Viewed anew, it still packs a visceral punch and visual wit, even if the breathlessness with which this 80 minute marvel seems a little winded now. The gimmicks stand out as “gimmicks,” the techno-infected soundtrack seems both just-right but dated and the ever-sprinting Franka Potente never works up a pant or a sweat. Only a blushing hint of glistening, flushed exertion ever breaks through the makeup.
I mean, you or I try running through the streets of Berlin in 20 minute bursts and we’d be shvitzing and gasping, “Wo geht es zur Bierhalle?”





All it takes is a phone call — from a phone booth, in those pre-cell days — for Lola to spring into action.
“I’m done for,” her boyfriend Mannie (Moritz Bleibtreu) whimpers. Thanks to Lola’s bad luck and tardiness he’s botched a diamond smuggling payoff to the mobster who financed his deal. And yes, Mannie’s a little more butch sounding in German than the English-dubbed version.
Lola had her moped — the bane of Europe back then — stolen. She missed picking up Mannie and he lost the sack of cash on the subway. He’s sure to get killed if he can’t deliver.
“I’ll think of something!” Lola blurts as Mannie vows to rob a grocery store right behind the phone booth if she isn’t there in 20.
What she thinks of is hitting up her banker-dad (Herbert Knaup) for the cash. But she bursts in on him as his affair with a bank associate (Nina Petri) is about to go public and end his marriage.
That slows her up enough that she can’t stop Mannie from making a bad situation worse by pulling out a pistol and robbing that store.
So she’ll have to try again. That’s the conceit here, that this magenta-haired icon of European youth Lola runs through scenarios of how this day might go.
She repeats the quest, if only in her head. Maybe this time she won’t almost get hit by a car, she’ll grab that ride from an ambulance, it will or it won’t crash through a long pane of glass that installers walk across the street and Mannie and she will be “saved.”
Bystanders whom she offends or bumps into are hit or avoided, with various flash forward montages showing how these characters’ lives worked out — a Lotto win, wealth and happiness, or an embrace of fundamentalism, an accident that puts a woman in a wheelchair vs. a happy marriage with or without S & M, etc.
Tywker slows the pace to give Lola 360 degree pans as she makes her choices — the bank again, or a casino? Running through a herd of nuns, or around them? He keeps the action on the move with split screens showing Lola and Mannie’s moves and counter moves.
The techno-pop score — that’s Potente singing much of the time, with Tykwer (her then lover/partner) pitching in on the compositon and sythnesized performance — is most interesting when the movie takes a breather from it.
“What a Difference a Day Makes,” Dinah Washington sings, prefiguring the plot of this Eurothriller decades before it came out.
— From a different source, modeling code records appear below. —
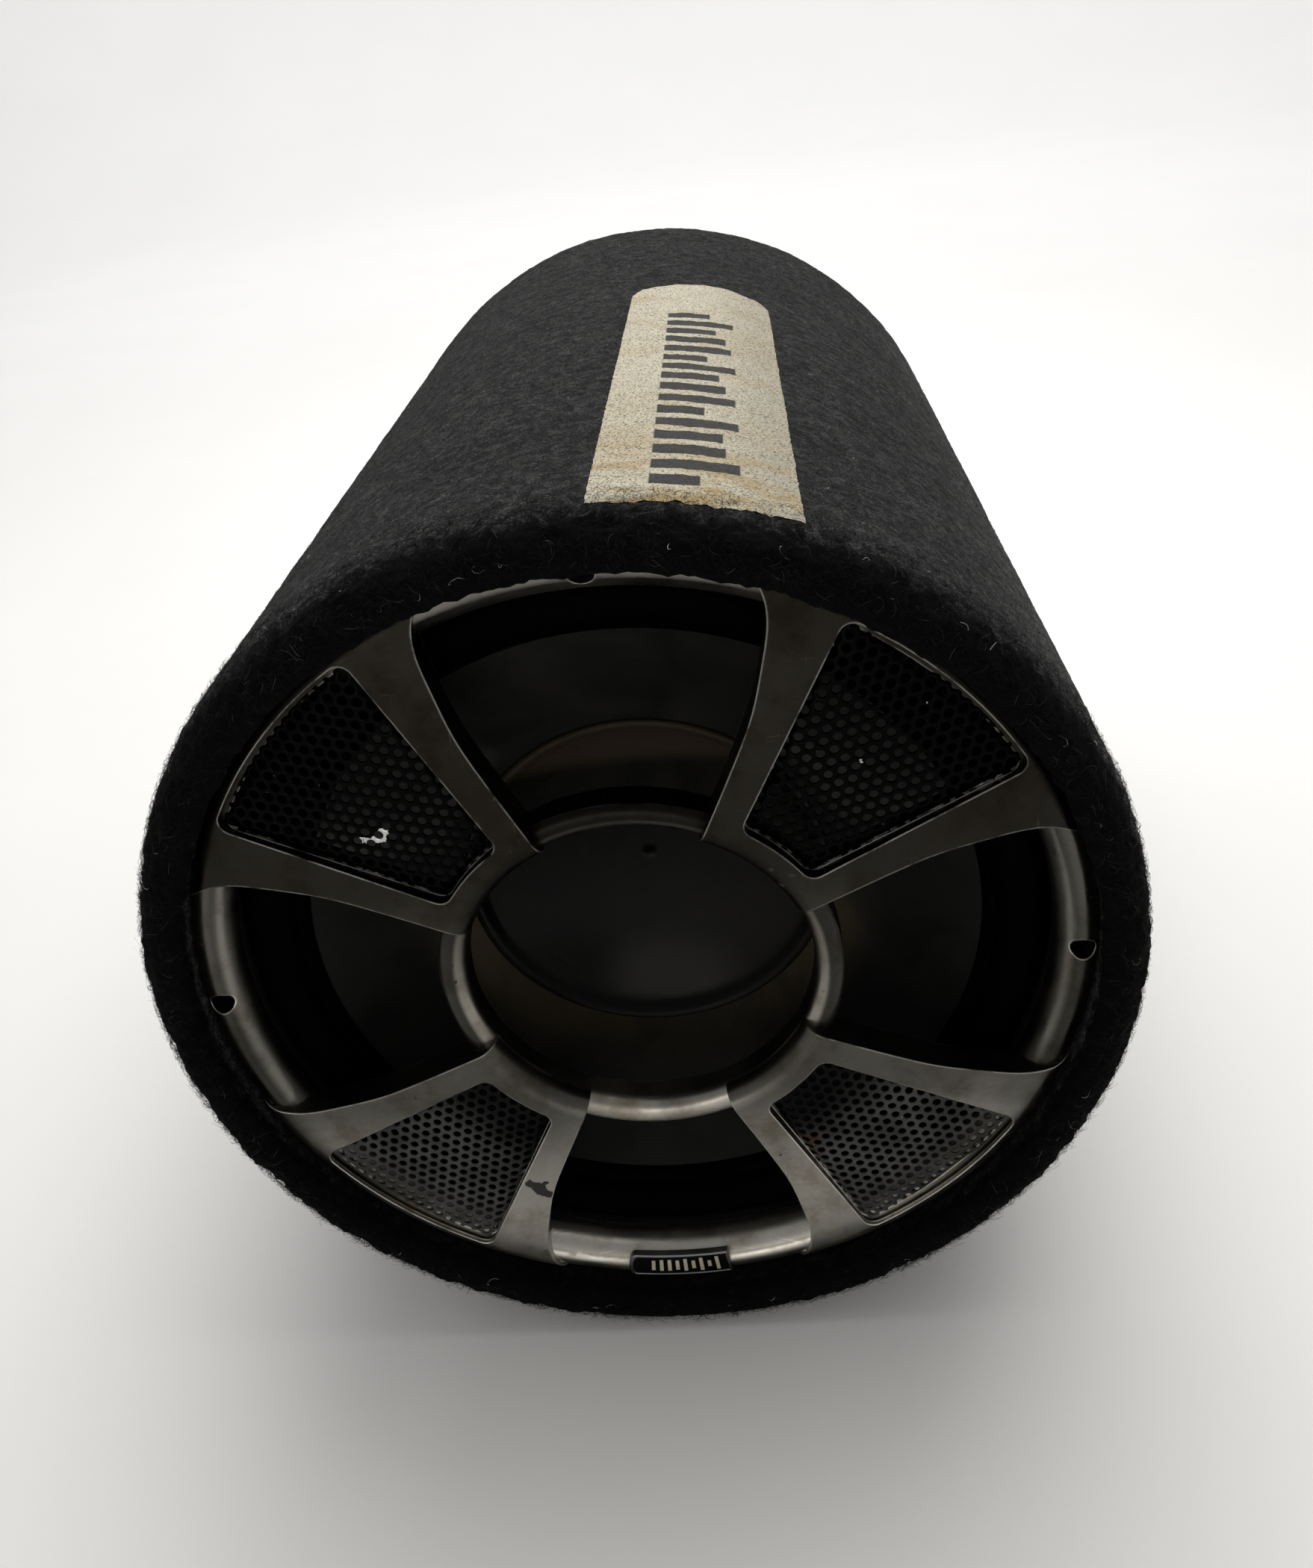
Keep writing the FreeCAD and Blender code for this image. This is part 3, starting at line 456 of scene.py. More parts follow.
def rubber_paint(name, colour=(0.0004,) * 3):
    paint = Paint(name, colour, roughness=0.62, specular_ior_level=0.012)
    dust = paint.noise(22, 4, 0.6)
    paint.colour(paint.ramp(dust, [(0.35, shade_of(colour, 0.6)), (0.75, shade_of(colour, 1.6))]))
    paint.roughness(paint.band(dust, 0.3, 0.7, 0.55, 0.72))
    paint.bump(paint.noise(1400, 3, 0.6), 0.05 * MM, 0.5)
    return paint.material


def cone_paint():
    """Filled polypropylene: mottled satin, a painted brown reflection round the lower part of the cap,
    painted light that pales it towards the top and behind the upper meshes, a haze of dust, fine turning
    marks.
    """
    paint = Paint("cone_skin", (0.01,) * 3, roughness=0.42, specular_ior_level=0.06)
    side, up, r = paint.from_axis()
    mottle = paint.noise(26, 5, 0.62, 0.6)
    base = paint.ramp(mottle, [(0.3, (0.0050,) * 3), (0.72, (0.0110, 0.0108, 0.0102))])
    # painted light: the cone is darker towards the bottom and paler towards the top
    lower = paint.band(up, -95, 5, 0.30, 1.15)
    upper = paint.plus(lower, paint.band(up, 30, 90, 0.0, 0.55))
    # painted reflection: a warm brown tone on the cone round the lower part of the cap
    near_cap = paint.times(paint.band(r, 94, 76), paint.band(up, 10, -30))
    brown = paint.times(near_cap, paint.band(mottle, 0.35, 0.6, 0.5, 0.95))
    base = paint.mix(brown, base, (0.055, 0.042, 0.024))

    # painted light: a paler patch on the cone behind the two upper meshes, which lie 35 degrees over the
    # horizontal
    toward = paint.plus(paint.times(paint.math("ABSOLUTE", side), 0.82), paint.times(up, 0.57))
    toward = paint.band(paint.math("DIVIDE", toward, r), 0.93, 0.975)
    lit_behind_mesh = paint.times(toward, paint.band(r, 74, 84))
    base = paint.scaled(base, paint.plus(upper, paint.times(lit_behind_mesh, 3.2)))
    flecks = paint.band(paint.cells(330), 0.07, 0.04)
    lint = paint.times(flecks, paint.band(paint.noise(45, 2), 0.6, 0.66), 0.6)
    base = paint.mix(lint, base, (0.09, 0.085, 0.08))
    paint.colour(base)
    paint.roughness(paint.band(mottle, 0.3, 0.7, 0.33, 0.48))
    paint.bump(paint.math("SINE", paint.times(r, 5.2)), 0.012 * MM, 0.35)
    paint.bump(paint.noise(700, 3, 0.55), 0.05 * MM, 0.4)
    return paint.material


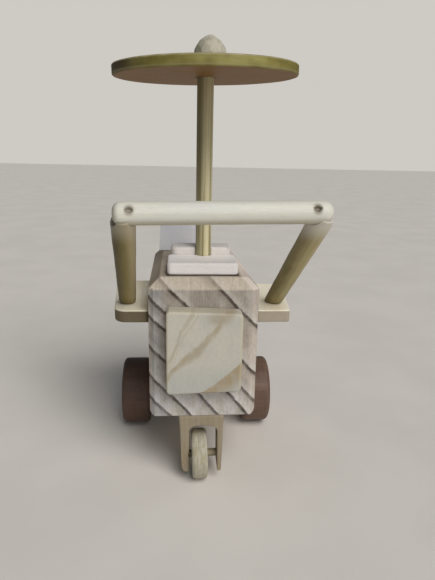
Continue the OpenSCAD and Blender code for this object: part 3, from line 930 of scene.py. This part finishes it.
def disc():
    edge = 0.6
    hole = MAST_R + 0.08
    low = [(r, 0) for r in steps(hole, DISC_R - edge, 16)][:-1]
    rim = arc(DISC_R - edge, edge, edge, -90, 0, 3)
    rim += [(DISC_R, z) for z in steps(edge, DISC_T - edge, 4)[1:-1]]
    rim += arc(DISC_R - edge, DISC_T - edge, edge, 0, 90, 3)
    high = [(r, DISC_T) for r in steps(DISC_R - edge, hole, 16)][1:]
    bm = lathed(low + rim + high, 160, ring=True)
    for v in bm.verts:
        r = math.hypot(v.co.x, v.co.y)
        a = math.atan2(v.co.y, v.co.x)
        if r > DISC_R - 2:
            dent = uneven((math.cos(a) * 3, math.sin(a) * 3, 5))
            fine = uneven((math.cos(a) * 16, math.sin(a) * 16, v.co.z * 0.7))
            pull = 1 - (0.22 * dent + 0.12 * fine) / r
            v.co.x *= pull
            v.co.y *= pull
        v.co.z += 0.10 * uneven(v.co * 0.06, (2, 8, 1)) * (1 if v.co.z < DISC_T / 2 else -1)
    moved(bm, Matrix.Translation((MAST.x, MAST.y, DISC_Z)) @ TILT)

    def faces(t, colour, height):
        spot = t.place()
        x, y, z = t.axes(spot)
        out = t.vector("DISTANCE", t.stretched(spot, 1.0, 1.0, 0.0), (MAST.x, MAST.y, 0.0))
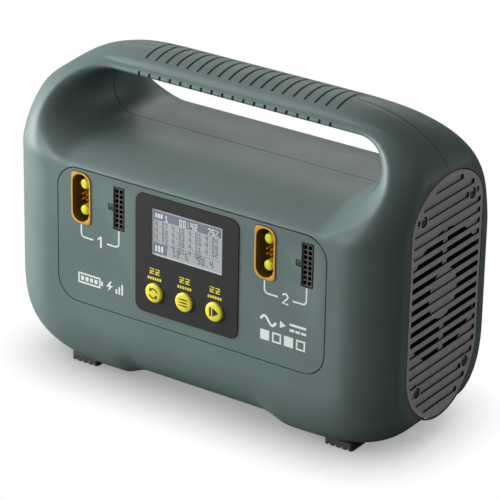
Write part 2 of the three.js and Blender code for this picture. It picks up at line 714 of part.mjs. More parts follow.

What holds up best over the nearly three decades since “Run Lola Run” came out is the sense of pluck and play. Lola is not to be denied. By hook or by crook she will sprint to the rescue her of man. And Tykwer’s giddy montages, transforming bit players into characters as we see how various fated versions of their lives turn out, is as deliriously fun as it ever was.
Potente never made much of a mark in Hollywood. But fittingly she was in a couple of “Bourne” films, playing Matt Damon’s love interest.
Tykwer’s best post-“Lola” work was for German TV, and the gaudy, sensory-overload big screen period piece “Perfume: The Story of a Murderer.”
But every time any movie hurtles by us in a mad rush and madder mashup of styles, genres, comical asides with pace pace pace, “Run Lola Run” lives on, its influence much grander than its box office take or critical acclaim would have you expect.
Rating: R, violence, profanity
Cast: Franka Potente, Moritz Bleibtreu,
Nina Petri, Armin Rohde and Herbert Knaup
Credits: Scripted and directed by Tom Tykwer. A Sony Pictures Classics release on Tubi, other streamers.